Light air performance ain't just for racers. Ditto on upwind performance.
Or, if a taller spar is ruled out ONLY due to stablity considerations (which are easily solvable at the building stage). Then look into a bow sprit/longer sprit, & a longer boom. As well as a roachy, full battened main. Or, much as I hate them, a Boomkin.
Some of my stressing the point of a tall spar, & lots of canvas
, is that you mention a single spreader rig. Which, on a 40' boat, it's tough to have a tall enough single spreader spar from which to hang sufficient canvas
, unless the mast tube is the size of a Sequoia, section wise. With all of the negative aspects which accompany such a (needlessly) heavy mast.
- I'm not a huge fan of composite chainplates, unless there's any easy way to add conventional ones later. As if composite ones get damaged, I gather they're pretty tough to repair. Being that they're integral to the boat, & that fixing them would likely entail a major structural redo of the boat's structure.
Also, Titanium chainplates only cost marginally more than Stainless ones. While not having corrosion
issues, & they're have much better strength, lifespan, etc.
- It's nice to have more than 4 halyards. With them being almost exclusively Internal. For example;
1 Main, plus a spare sheave on the aft side of the mast. Generally for a Topping Lift
or spare Main halyard
. Or as a Trysail halyard
, seperate from the Main halyard.
2 Spinnaker's; one of which can possibly double as a Spare Jib
halyard, or as a full height, free flying Staysail halyard.
Both can be used for various light air sails
, that are flown in front of the Headstay.
1 Staysail, which also doubles as a Topping Lift
2nd Topping Lift (optional) for 2nd Spin/Whisker Pole to run downwind, wing & wing.
That probably sound like a lot to some, but it's much easier to set up the spar for them now vs. later. And the usefulness of most of them should be pretty apparent.
Not to sound overly critical, but here are a few key questions based on the provided info. And I ask, in attempts to help you fully think through your rig setup desires:
~ What purpose does the inner forestay half way up the mast serve? Since, really, it's too short to hang any sails
~ Why single line reefing? A 2-line setup performs much better, especially on big boats, & is also more reliable.
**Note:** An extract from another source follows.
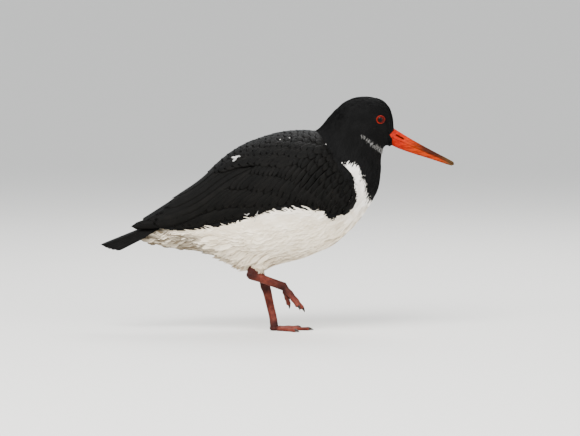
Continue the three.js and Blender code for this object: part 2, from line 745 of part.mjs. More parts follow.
function standingToePath({ heading, length }) {
  const turn = heading * DEGREE;
  const ahead = (distance, z) =>
    new THREE.Vector3(BALL[0] + distance * Math.cos(turn), distance * Math.sin(turn), z);
  const path = new THREE.CatmullRomCurve3([
    ahead(...TOE_START),
    ahead(TOE_LANDS[0], TOE_HALF_HEIGHT * TOE_LANDS[1]),
    ...TOE_LINE.map(([share, height]) => ahead(length * share, TOE_HALF_HEIGHT * height)),
  ]);
  path.upwards = new THREE.Vector3(0, 0, 1);
  return path;
}

function hangingToePath({ root, tip, length }) {
  const start = new THREE.Vector3(...RIGHT_SHIN.at(-1).slice(0, 3));
  const first = new THREE.Vector3(...root).normalize();
  const second = new THREE.Vector3(...tip).normalize();
  const middle = start.clone().addScaledVector(first, length * 0.5);
  const path = new THREE.QuadraticBezierCurve3(
    start,
    middle,
    middle.clone().addScaledVector(second, length * 0.5),
  );
  path.upwards = new THREE.Vector3(...HANGING_UPWARDS).normalize();
  return path;
}

// A whole leg with its foot, parted into thigh, shank, shin, foot and claws.
function legNodes(side, name, thigh, shin, feathersEnd, paths, widths) {
  const end = shin.length - 1;
  const ankle = end - ANKLE_BACK;
  const floor = (solid) => (side > 0 ? solid.trimByPlane([0, 0, 1], 0) : solid);
  const back = (v) => v.clone().negate();
  const skin = bodyForm(GAP);
  const nodes = {};
  nodes[`thigh_${name}`] = largest(limb(thigh, 0, feathersEnd).subtract(skin));
  nodes[`shank_${name}`] = largest(limb(thigh, feathersEnd).subtract(skin));
  const upper = limb(thigh, 0, thigh.length - 1, GAP);
  nodes[`shin_${name}`] = largest(limb(shin, 0, ankle).subtract(upper));
  const parts = [limb(shin, ankle)];
  if (side > 0) {
    const pad = new THREE.SphereGeometry(1, ...BALL_SEGMENTS);
    pad.rotateX(Math.PI / 2);
    pad.scale(...BALL_RADII);
    pad.translate(...BALL);
    parts.push(solidOf(pad));
  }
  paths.forEach((path, i) => {
    const [tip, way] = [path.getPointAt(1), path.getTangentAt(1)];
    parts.push(beyond(toe(path, widths[i]), tip, back(way)));
    nodes[`claw_${name}_${TOES[i].name}`] = floor(beyond(claw(path, widths[i]), tip, way));
  });
  const foot = joined(parts).subtract(limb(shin, ankle - ANKLE_SHOULDER, ankle + ANKLE_SET_IN));
  nodes[`foot_${name}`] = largest(floor(foot));
  return nodes;
}

// Assembly

const LOOKS = {
  black: { color: 0x1b1c1d, roughness: 0.75, metalness: 0 },
  white: { color: 0xe9e4da, roughness: 0.9, metalness: 0 },
  bill: { color: 0xe2551c, roughness: 0.45, metalness: 0 },
  eye: { color: 0x8c1410, roughness: 0.1, metalness: 0 },
  eyeRing: { color: 0xd8431d, roughness: 0.6, metalness: 0 },
  leg: { color: 0xb5695b, roughness: 0.6, metalness: 0 },
  claw: { color: 0x2a2220, roughness: 0.5, metalness: 0 },
};

const bird = new THREE.Group();

function addNode(name, solid, look) {
  const mesh = solid.getMesh();
  const geometry = new THREE.BufferGeometry();
  geometry.setAttribute("position", new THREE.BufferAttribute(mesh.vertProperties.slice(), 3));
  geometry.setIndex(new THREE.BufferAttribute(mesh.triVerts.slice(), 1));
  geometry.computeVertexNormals();
  const piece = new THREE.Mesh(geometry, new THREE.MeshStandardMaterial(LOOKS[look]));
  piece.name = name;
  bird.add(piece);
}

function addBody() {
  const body = bodyForm();
  const [headPoint, headWay] = cutPlane(HEAD_CUT);
  const [neckPoint, neckWay] = cutPlane(NECK_CUT);
  let head = beyond(body, headPoint, headWay);
  for (const side of [-1, 1]) {
    head = head.subtract(eyeball(side, GAP)).subtract(eyeRing(side, GAP));
    const name = side > 0 ? "left" : "right";
    addNode(`eye_${name}`, eyeball(side), "eye");
    addNode(`eye_ring_${name}`, largest(eyeRing(side).subtract(eyeball(side, GAP))), "eyeRing");
  }
  addNode("head", largest(head), "black");
  const neck = beyond(beyond(body, headPoint, headWay.clone().negate()), neckPoint, neckWay);
  addNode("neck", largest(neck), "black");
  const trunk = beyond(
    body.subtract(wingPrism(GAP)).add(underWings(0)),
    neckPoint,
    neckWay.clone().negate(),
  );
  addNode("torso", largest(trunk), "white");
}

function addBill() {
  const bill = billForm().subtract(bodyForm(GAP));
  const [x1, z1] = BILL_STATIONS[1];
  const mouth = new THREE.Vector3(x1, 0, z1 - MOUTH_DROP);
  const upwards = new THREE.Vector3(BILL_END[1] - z1 + MOUTH_DROP, 0, -(BILL_END[0] - x1)).negate();
  let upper = beyond(bill, mouth, upwards);
  for (const side of [-1, 1]) upper = upper.subtract(nostril(side));
  addNode("bill_upper", largest(upper), "bill");
  addNode("bill_lower", largest(beyond(bill, mouth, upwards.clone().negate())), "bill");
}

function addWingsAndTail() {
  for (const [side, solid] of Object.entries(wings())) addNode(`wing_${side}`, solid, "black");
  const clear = cloakForm(() => GAP + VANE_STANDS_OUT + VANE_TILT).intersect(wingPrism(TAIL_CLEARS));
  addNode("tail", largest(tail().subtract(bodyForm(GAP)).subtract(clear)), "black");
}

function addLegs() {
  const standing = legNodes(
    1,
    "left",
    LEFT_THIGH,
    LEFT_SHIN,
    LEFT_FEATHERS_END,
    TOES.map(standingToePath),
    TOES.map((t) => t.halfWidth),
  );
  const lifted = legNodes(
    -1,
    "right",
    RIGHT_THIGH,
    RIGHT_SHIN,
    RIGHT_FEATHERS_END,
    HANGING_TOES.map(hangingToePath),
    HANGING_TOES.map((t) => t.halfWidth),
  );
  for (const [name, solid] of Object.entries({ ...standing, ...lifted })) {
    const look = name.startsWith("thigh") ? "white" : name.startsWith("claw") ? "claw" : "leg";
    addNode(name, solid, look);
  }
}

addBody();
addBill();
addWingsAndTail();
addLegs();

export default bird;
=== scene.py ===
# %% [markdown]
# A Eurasian oystercatcher in mid stride, dressed as a life-size museum model.
# The solids of the part give its frame: where the body, bill, wings and legs are. Here each of them
# gets the surface and the feathers that the eye sees. Every shape is worked out with numpy from the
# same named stations as the solids, so nothing has to be fitted. Lengths are in millimetres until a
# mesh is made, which turns them to metres. +X points to the bill, +Y to the bird's left, +Z up.

# %% Frame and helpers
import json
import math
import bpy
import numpy as np
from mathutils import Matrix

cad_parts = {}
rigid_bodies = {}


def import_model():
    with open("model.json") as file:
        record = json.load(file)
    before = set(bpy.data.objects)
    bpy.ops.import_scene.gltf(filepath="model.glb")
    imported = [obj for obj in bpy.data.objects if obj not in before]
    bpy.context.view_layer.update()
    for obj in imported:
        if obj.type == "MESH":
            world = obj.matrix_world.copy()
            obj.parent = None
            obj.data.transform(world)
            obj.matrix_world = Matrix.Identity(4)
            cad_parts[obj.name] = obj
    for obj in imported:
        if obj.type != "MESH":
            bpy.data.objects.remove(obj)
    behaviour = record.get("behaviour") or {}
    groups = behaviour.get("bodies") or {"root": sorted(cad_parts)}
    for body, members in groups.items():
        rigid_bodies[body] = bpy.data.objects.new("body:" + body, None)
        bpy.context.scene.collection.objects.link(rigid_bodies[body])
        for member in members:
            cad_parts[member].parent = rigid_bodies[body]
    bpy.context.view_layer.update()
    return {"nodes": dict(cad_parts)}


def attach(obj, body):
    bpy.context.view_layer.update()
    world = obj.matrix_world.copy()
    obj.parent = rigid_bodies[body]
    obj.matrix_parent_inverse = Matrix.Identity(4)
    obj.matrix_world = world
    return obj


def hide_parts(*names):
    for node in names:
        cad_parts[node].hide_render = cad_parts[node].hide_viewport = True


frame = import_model()
rng = np.random.default_rng(7)
TURN = 2 * np.pi
print("solids loaded:", len(frame["nodes"]))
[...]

Also, go with sheaves in the boom's outboard
end, so that you can run the reefing lines internally. And spec the boom so that it has 1-2 more sheaves than you ever forsee needing. As you can't add them later.
~ Your thoughts on/plans for using conventional compression
tubes, with doublers, & tang bolts are?
~ Plans for mast mounted; Lights, Radar
, Instruments, Antennas, etc., are? As such will determine conduit sizes & locations.
~ How did you got a quote for the rig, when much of it's details have yet to be determined? Or so it sounds.
~ And are your choices experience based, coming from tens of thousands of ocean miles, or what you've read that works (in theory)? As, frankly, much of the info out there on rig setups, comes out of the backside of a male bovine.
The bottom line is that the best way to design this, is to have built things many times over in your mind, & then on paper. Right down to the last bolt & rivet. Based on lots of experience sailing, as well as having built/spec'd & repaired many rigs, rigging, & sails.
And once you have it on paper, run it by several (each) professional; Riggers, Sailmakers, & Spar builders, for critiquing.